CHANG: Mead's forte was incredible landscapes with brilliant colors as backdrops to mundane daily activities. He grounded the fantastic in the real world and made it all seem possible.
RYAN CHURCH: I worked in a lot of studios, the most influential blockbuster directors, and there's always a Syd Mead book on the bookshelf.
CORNISH: Ryan Church is a concept design supervisor at Lucasfilm. He says that accessibility made Mead's work indispensible.
CHURCH: Just to leaf through and inspire, to just show what is kind of possible - you know what I mean? - the scope of what's possible. We're - you can kind of think of these things and, you know, these tropes and ideas, but you crack open a Syd Mead book, and it's mind-blowing.
CHANG: Not surprisingly, the man who made the future accessible was also approachable in person.
CHURCH: When I was a kid, you know, he put out a lot of these books. And on the back of the book, he posted his address in Hollywood. And one day I just on a fluke said, well, I'm going to drive up there and knock on his door and see if Syd Mead is home.

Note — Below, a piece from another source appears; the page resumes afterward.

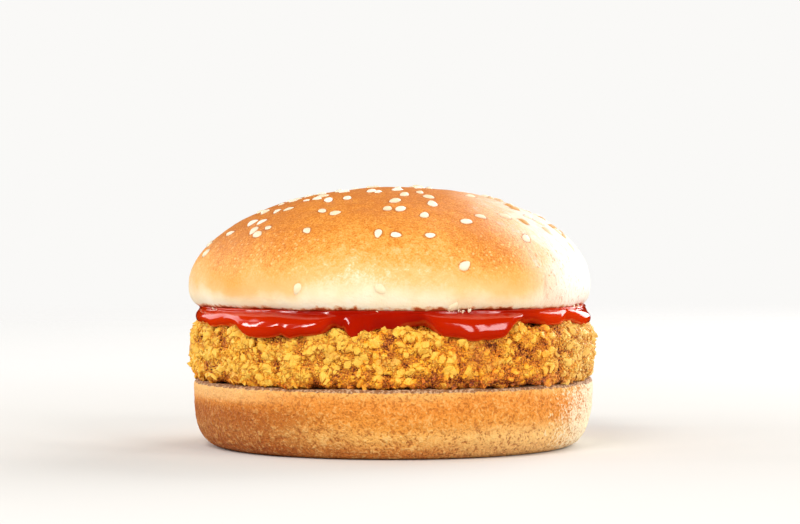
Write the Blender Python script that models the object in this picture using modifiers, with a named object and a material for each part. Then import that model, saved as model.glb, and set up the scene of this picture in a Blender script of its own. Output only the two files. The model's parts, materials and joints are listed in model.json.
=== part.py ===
"""A veggie burger: bottom bun, crumbed patty, a layer of ketchup that runs over the patty's edge, and top bun.

Metres, +Z up. The origin is on the table, under the middle of the burger. A bearing is an angle round
the burger: 0 faces the viewer, at -Y, and it grows towards +X.
"""

import math

import bmesh
import bpy
from mathutils import Vector

MM = 0.001

# Driving dimensions.
BUN_RADIUS = 50.0 * MM
BURGER_HEIGHT = 65.2 * MM
BOTTOM_BUN_HEIGHT = 16.6 * MM
PATTY_THICKNESS = 15.1 * MM
KETCHUP_THICKNESS = 2.7 * MM
CONTACT_GAP = 0.3 * MM

STEPS_ROUND = 80

# Heights of the faces at which the layers meet.
PATTY_BASE = BOTTOM_BUN_HEIGHT + CONTACT_GAP
PATTY_TOP = PATTY_BASE + PATTY_THICKNESS
KETCHUP_BASE = PATTY_TOP + CONTACT_GAP
KETCHUP_TOP = KETCHUP_BASE + KETCHUP_THICKNESS
TOP_BUN_BASE = KETCHUP_TOP + CONTACT_GAP

# Bottom bun: a straight side over a foot that curls in to the flat base.
FOOT_INSET = 6.8 * MM
FOOT_HEIGHT = 11.0 * MM
FOOT_POWER = 2.2
RIM_INSET = 0.9 * MM
RIM_HEIGHT = 1.5 * MM

# Patty: a thick disc, rounded more at its top edge than at its base.
PATTY_RADIUS = BUN_RADIUS + 0.4 * MM
SHOULDER_INSET = 5.2 * MM
SHOULDER_HEIGHT = 4.8 * MM
PATTY_FOOT_INSET = 3.6 * MM
PATTY_FOOT_HEIGHT = 3.4 * MM

# Top bun: half an ellipsoid over a lip that curls in to the cut face.
LIP_INSET = 2.4 * MM
LIP_HEIGHT = 4.6 * MM
DOME_LEAN = 2.0 * MM
TOP_BUN_SLIP = -1.0 * MM

# Ketchup: the bead at its edge, and the tongues in which it runs down the patty.
KETCHUP_NECK = 44.0 * MM
BEAD_TOP_RADIUS = 46.6 * MM
BEAD_SWELL = 1.9 * MM
TONGUE_SWELL = 0.9 * MM
LIP_DROP = 0.9 * MM
TONGUE_BLUNTNESS = 1.6

# Each tongue: bearing of its middle, half of its spread, both in degrees, and how far it runs down.
TONGUES = (
    (-62, 14, 0.6 * MM),
    (-37, 12, 2.8 * MM),
    (-23, 9, 2.0 * MM),
    (-10, 8, 2.8 * MM),
    (18, 10, 2.0 * MM),
    (28, 12, 2.6 * MM),
    (50, 9, 0.4 * MM),
    (73, 10, 0.9 * MM),
    (107, 12, 2.4 * MM),
    (130, 10, 1.2 * MM),
    (152, 14, 2.9 * MM),
    (177, 9, 1.6 * MM),
    (203, 14, 2.8 * MM),
    (229, 11, 0.9 * MM),
    (249, 11, 2.3 * MM),
    (275, 9, 0.6 * MM),
)

# Out-of-round waves: how many to a turn, height as a share of the radius, and the first crest's bearing.
TOP_BUN_WAVES = ((2, 0.0050, 70), (3, 0.0035, 20), (5, 0.0020, -40))
BOTTOM_BUN_WAVES = ((2, 0.0040, 95), (3, 0.0030, -15), (4, 0.0020, 30))
PATTY_WAVES = ((2, 0.0040, 80), (3, 0.0050, 55), (7, 0.0030, 10))

COLOURS = {
    "top_bun": (0.86, 0.50, 0.20),
    "ketchup": (0.62, 0.03, 0.01),
    "patty": (0.78, 0.44, 0.11),
    "bottom_bun": (0.72, 0.36, 0.13),
}
ROUGHNESS = {"top_bun": 0.5, "ketchup": 0.12, "patty": 0.75, "bottom_bun": 0.65}


def waves(bearing, terms):
    """The out-of-round swell at a bearing, in radians, as a share of the radius."""
    return sum(share * math.cos(count * (bearing - math.radians(crest))) for count, share, crest in terms)


def bearing_of(point):
    """The bearing of a point, in radians."""
    return math.atan2(point.x, -point.y)


def placed(bearing, radius, height):
    """The point at a bearing, a distance from the axis and a height."""
    return Vector((radius * math.sin(bearing), -radius * math.cos(bearing), height))


def quarter(steps, power=2.0):
    """Points of a rounded corner from (1, 0) to (0, 1), as a superellipse of that power."""
    points = []
    for step in range(steps + 1):
        turn = math.pi / 2 * step / steps
        along = math.cos(turn) if step < steps else 0.0
        points.append((along ** (2 / power), math.sin(turn) ** (2 / power)))
    return points


def top_bun_profile():
    """Radius and height from the dome's top, down its outside, to the middle of the cut face."""
    widest = TOP_BUN_BASE + LIP_HEIGHT
    rise = BURGER_HEIGHT - widest
    dome = [(BUN_RADIUS * out, widest + rise * up) for up, out in quarter(12)]
    lip = [
        (BUN_RADIUS - LIP_INSET + LIP_INSET * out, widest - LIP_HEIGHT * down)
        for out, down in quarter(3)[1:]
    ]
    return dome + lip + [(0.0, TOP_BUN_BASE)]


def bottom_bun_profile():
    """Radius and height from the middle of the cut face, down the side, to the middle of the base."""
    rim = [
        (BUN_RADIUS - RIM_INSET + RIM_INSET * out, BOTTOM_BUN_HEIGHT - RIM_HEIGHT + RIM_HEIGHT * up)
        for up, out in quarter(3)
    ]
    foot = [
        (BUN_RADIUS - FOOT_INSET + FOOT_INSET * out, FOOT_HEIGHT - FOOT_HEIGHT * down)
        for out, down in quarter(7, FOOT_POWER)
    ]
    return [(0.0, BOTTOM_BUN_HEIGHT)] + rim + foot + [(0.0, 0.0)]


def patty_profile():
    """Radius and height from the middle of the patty's top, down the side, to the middle of its base."""
    shoulder = [
        (PATTY_RADIUS - SHOULDER_INSET + SHOULDER_INSET * out, PATTY_TOP - SHOULDER_HEIGHT + SHOULDER_HEIGHT * up)
        for up, out in quarter(5)
    ]
    foot = [
        (PATTY_RADIUS - PATTY_FOOT_INSET + PATTY_FOOT_INSET * out, PATTY_BASE + PATTY_FOOT_HEIGHT * (1 - down))
        for out, down in quarter(4)
    ]
    return [(0.0, PATTY_TOP)] + shoulder + foot + [(0.0, PATTY_BASE)]


def turned_mesh(name, profile):
    """A profile of radii and heights turned about the vertical axis, as a closed mesh."""
    mesh = bpy.data.meshes.new(name + "_profile")
    links = [(index, index + 1) for index in range(len(profile) - 1)]
    mesh.from_pydata([(radius, 0.0, height) for radius, height in profile], links, [])
    helper = bpy.data.objects.new(name + "_profile", mesh)
    bpy.context.scene.collection.objects.link(helper)
    screw = helper.modifiers.new("turn", "SCREW")
    screw.axis = "Z"
    screw.steps = STEPS_ROUND
    screw.render_steps = STEPS_ROUND
    screw.use_merge_vertices = True
    screw.merge_threshold = 0.00001
    graph = bpy.context.evaluated_depsgraph_get()
    solid = bpy.data.meshes.new_from_object(helper.evaluated_get(graph))
    solid.name = name
    bpy.data.objects.remove(helper)
    bpy.data.meshes.remove(mesh)
    return solid


def swell(mesh, terms):
    """Moves a turned mesh out of round by its waves."""
    for vertex in mesh.vertices:
        gain = 1 + waves(bearing_of(vertex.co), terms)
        vertex.co.x *= gain
        vertex.co.y *= gain


def make_top_bun():
    """The domed top bun, which leans a little and sits a little off the middle."""
    mesh = turned_mesh("top_bun", top_bun_profile())
    swell(mesh, TOP_BUN_WAVES)
    widest = TOP_BUN_BASE + LIP_HEIGHT
    for vertex in mesh.vertices:
        climb = max(0.0, (vertex.co.z - widest) / (BURGER_HEIGHT - widest))
        vertex.co.x += TOP_BUN_SLIP + DOME_LEAN * climb**2
    return mesh


def make_bottom_bun():
    """The bottom bun, flat where it stands."""
    mesh = turned_mesh("bottom_bun", bottom_bun_profile())
    swell(mesh, BOTTOM_BUN_WAVES)
    return mesh


def make_patty():
    """The crumbed patty, out to the middle of its crumbs."""
    mesh = turned_mesh("patty", patty_profile())
    swell(mesh, PATTY_WAVES)
    return mesh


def tongue_drop(bearing):
    """How far the tongues at a bearing run down below the bead."""
    drop = 0.0
    for middle, spread, length in TONGUES:
        away = bearing - math.radians(middle)
        away = abs(math.remainder(away, 2 * math.pi)) / math.radians(spread)
        if away < 1:
            drop += length * (1 + math.cos(math.pi * away**TONGUE_BLUNTNESS)) / 2
    return drop


def over_shoulder(bearing, turn):
    """Radius and height of the ketchup's underside, where it lies on the patty's rounded shoulder."""
    gain = 1 + waves(bearing, PATTY_WAVES)
    radius = (PATTY_RADIUS - SHOULDER_INSET + SHOULDER_INSET * math.sin(turn)) * gain
    height = PATTY_TOP - SHOULDER_HEIGHT + SHOULDER_HEIGHT * math.cos(turn)
    return radius + CONTACT_GAP * math.sin(turn), height + CONTACT_GAP * math.cos(turn)


def bezier(points, share):
    """The point at a share of a cubic curve with four control points, each a radius and a height."""
    rest = 1 - share
    weights = (rest**3, 3 * rest**2 * share, 3 * rest * share**2, share**3)
    return tuple(sum(w * p[axis] for w, p in zip(weights, points, strict=True)) for axis in (0, 1))


def ketchup_section(bearing):
    """The ketchup's cut edge at a bearing, from its neck underneath, over the shoulder, to its neck on top."""
    tongue = tongue_drop(bearing)
    last_turn = math.acos(1 - (LIP_DROP + tongue) / SHOULDER_HEIGHT)
    under_steps, outer_steps = 4, 7
    under = [over_shoulder(bearing, last_turn * step / under_steps) for step in range(under_steps + 1)]
    tip = under[-1]
    swell_out = BEAD_SWELL + TONGUE_SWELL * tongue / max(length for _, _, length in TONGUES)
    controls = (
        tip,
        (tip[0] + 0.75 * swell_out, tip[1] - 0.8 * MM),
        (BEAD_TOP_RADIUS + swell_out + 1.1 * MM, KETCHUP_TOP),
        (BEAD_TOP_RADIUS, KETCHUP_TOP),
    )
    outer = [bezier(controls, step / outer_steps) for step in range(1, outer_steps + 1)]
    return [(KETCHUP_NECK, KETCHUP_BASE)] + under + outer + [(KETCHUP_NECK, KETCHUP_TOP)]


def make_ketchup():
    """The ketchup, as a loft of its section round the burger, closed by a flat disc above and below."""
    loft = bmesh.new()
    rings = []
    for step in range(STEPS_ROUND):
        # A turned mesh starts at +X, so these bearings are the ones of its corners.
        bearing = math.pi / 2 + 2 * math.pi * step / STEPS_ROUND
        rings.append([loft.verts.new(placed(bearing, *point)) for point in ketchup_section(bearing)])
    for ring, following in zip(rings, rings[1:] + rings[:1], strict=True):
        for low in range(len(ring) - 1):
            loft.faces.new((ring[low], following[low], following[low + 1], ring[low + 1]))
    loft.faces.new([ring[0] for ring in reversed(rings)])
    loft.faces.new([ring[-1] for ring in rings])
    bmesh.ops.recalc_face_normals(loft, faces=loft.faces)
    mesh = bpy.data.meshes.new("ketchup")
    loft.to_mesh(mesh)
    loft.free()
    return mesh


def food_material(name):
    """The plain finish of one layer."""
    material = bpy.data.materials.new(name)
    material.use_nodes = True
    shader = material.node_tree.nodes["Principled BSDF"]
    shader.inputs["Base Color"].default_value = (*COLOURS[name], 1.0)
    shader.inputs["Roughness"].default_value = ROUGHNESS[name]
    shader.inputs["Metallic"].default_value = 0.0
    return material


def centre_over_origin(meshes):
    """Slides all the layers together, so that the middle of the burger's box is over the origin."""
    points = [vertex.co for mesh in meshes for vertex in mesh.vertices]
    middle = [(min(p[axis] for p in points) + max(p[axis] for p in points)) / 2 for axis in (0, 1)]
    for mesh in meshes:
        for vertex in mesh.vertices:
            vertex.co.x -= middle[0]
            vertex.co.y -= middle[1]


def main():
    """Builds the four layers in one collection."""
    for old in list(bpy.data.objects):
        bpy.data.objects.remove(old)
    burger = bpy.data.collections.new("veggie_burger")
    bpy.context.scene.collection.children.link(burger)
    meshes = [make_bottom_bun(), make_patty(), make_ketchup(), make_top_bun()]
    centre_over_origin(meshes)
    for mesh in meshes:
        mesh.materials.append(food_material(mesh.name))
        mesh.shade_smooth()
        mesh.set_sharp_from_angle(angle=math.radians(40))
        burger.objects.link(bpy.data.objects.new(mesh.name, mesh))


main()
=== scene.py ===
"""The looks of a veggie burger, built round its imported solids.

Metres, +Z up. A bearing is an angle round the burger: 0 faces the viewer, at -Y, and it grows towards +X.
"""

import json
import logging
import math
import random
from collections.abc import Callable, Iterator
from dataclasses import dataclass, field
from enum import Enum

import bmesh
import bpy
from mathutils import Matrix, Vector, noise
from mathutils.bvhtree import BVHTree

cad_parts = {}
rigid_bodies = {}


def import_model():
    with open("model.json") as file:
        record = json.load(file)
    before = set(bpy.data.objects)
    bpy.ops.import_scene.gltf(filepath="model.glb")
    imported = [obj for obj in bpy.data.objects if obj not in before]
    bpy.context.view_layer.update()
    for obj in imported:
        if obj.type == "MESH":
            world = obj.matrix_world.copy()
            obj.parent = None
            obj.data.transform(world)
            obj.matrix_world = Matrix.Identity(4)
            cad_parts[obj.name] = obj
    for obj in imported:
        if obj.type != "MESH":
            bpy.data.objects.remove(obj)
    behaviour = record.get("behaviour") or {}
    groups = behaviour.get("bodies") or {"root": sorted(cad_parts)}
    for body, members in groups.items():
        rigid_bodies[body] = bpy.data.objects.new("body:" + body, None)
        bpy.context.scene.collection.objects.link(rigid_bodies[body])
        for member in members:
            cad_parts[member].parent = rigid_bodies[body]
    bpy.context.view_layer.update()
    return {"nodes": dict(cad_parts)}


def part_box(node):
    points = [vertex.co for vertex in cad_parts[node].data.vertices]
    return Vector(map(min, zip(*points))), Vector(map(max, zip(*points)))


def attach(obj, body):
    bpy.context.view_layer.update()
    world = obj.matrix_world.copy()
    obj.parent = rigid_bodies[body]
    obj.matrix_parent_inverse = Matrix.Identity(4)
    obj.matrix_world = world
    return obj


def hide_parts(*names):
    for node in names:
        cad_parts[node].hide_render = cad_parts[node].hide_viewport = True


log = logging.getLogger("burger")

MM = 0.001
BODY = "root"
NOISE_STRIDE = 7.3
Colour = tuple[int, int, int]
Stops = tuple[tuple[float, Colour], ...]
Section = list[tuple[float, float]]
Waves = tuple[tuple[int, float, float], ...]
Spots = list[tuple[Vector, Vector, float]]


# ---------------------------------------------------------------- small tools


def placed(bearing: float, radius: float, height: float, axis: Vector) -> Vector:
    """Finds the point at a bearing, a distance from the axis and a height.

    Args:
        bearing: angle round the burger, in radians.
        radius: distance from the axis.
        height: height over the table.
        axis: where the burger's axis meets the table.

    Returns:
        The point.
    """
    return axis + Vector((radius * math.sin(bearing), -radius * math.cos(bearing), height))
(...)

And I knocked on the door, and he was home. And he spent the afternoon with me just talking about painting and composition and art. And it was an incredible experience. And that's why I do what I do today, basically. I owe it all to him. There's plenty of people - that story is not rare. You talk to people who know Syd, and that's what he did.
CORNISH: Syd Mead died of lymphoma this week at the age of 86 surrounded by loved ones and his artwork. According to his website, his last words were, I am done here; they're coming to take me back. Maybe Syd Mead could see the future after all.